Best thing is likely to supply a panel with the under hood items, put GFCI breakers as needed in it and then use a shunt trip breaker for the feeder to that panel.
 

anbm

Senior Member
Location
TX
Occupation
Designer
I'm guessing you may have hard time finding both GFCI and shunt trip on most miniature style breakers that would be commonly used for this.

Best thing is likely to supply a panel with the under hood items, put GFCI breakers as needed in it and then use a shunt trip breaker for the feeder to that panel.
Or vice versa right?
 

LarryFine

Master Electrician Electric Contractor Richmond VA
Location
Henrico County, VA
Occupation
Electrical Contractor
Using shunt-trip breakers is not the only way to shut down under-hood equipment.

You can use contactors held closed, and/or GFCI receptacles or outboard GFCI devices.
 

brantmacga

Señor Member
Location
Georgia
Occupation
Former Child
Most common way we (I build a lot of restaurants) accomplish this is via a shunt trip breaker feeding an entire panelboard dedicated to under-hood equipment.
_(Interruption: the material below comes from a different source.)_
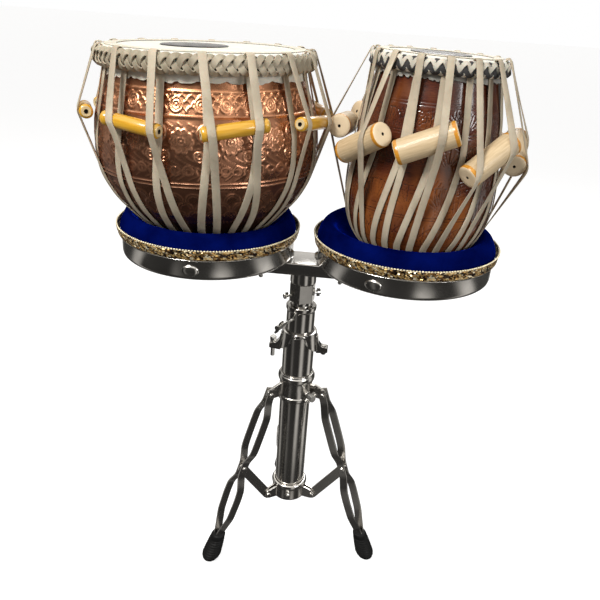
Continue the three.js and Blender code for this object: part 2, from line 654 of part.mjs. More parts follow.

There are no miniature breakers that feature GFCI and shunt modules, but I believe you can get an i-line with both.


Sent from my iPhone using Tapatalk
 

kwired

Electron manager
Location
NE Nebraska
Most common way we (I build a lot of restaurants) accomplish this is via a shunt trip breaker feeding an entire panelboard dedicated to under-hood equipment.

There are no miniature breakers that feature GFCI and shunt modules, but I believe you can get an i-line with both.


Sent from my iPhone using Tapatalk
And it likely cost as much as other arrangements plus maybe at least a 6-12 month lead time the way things been lately.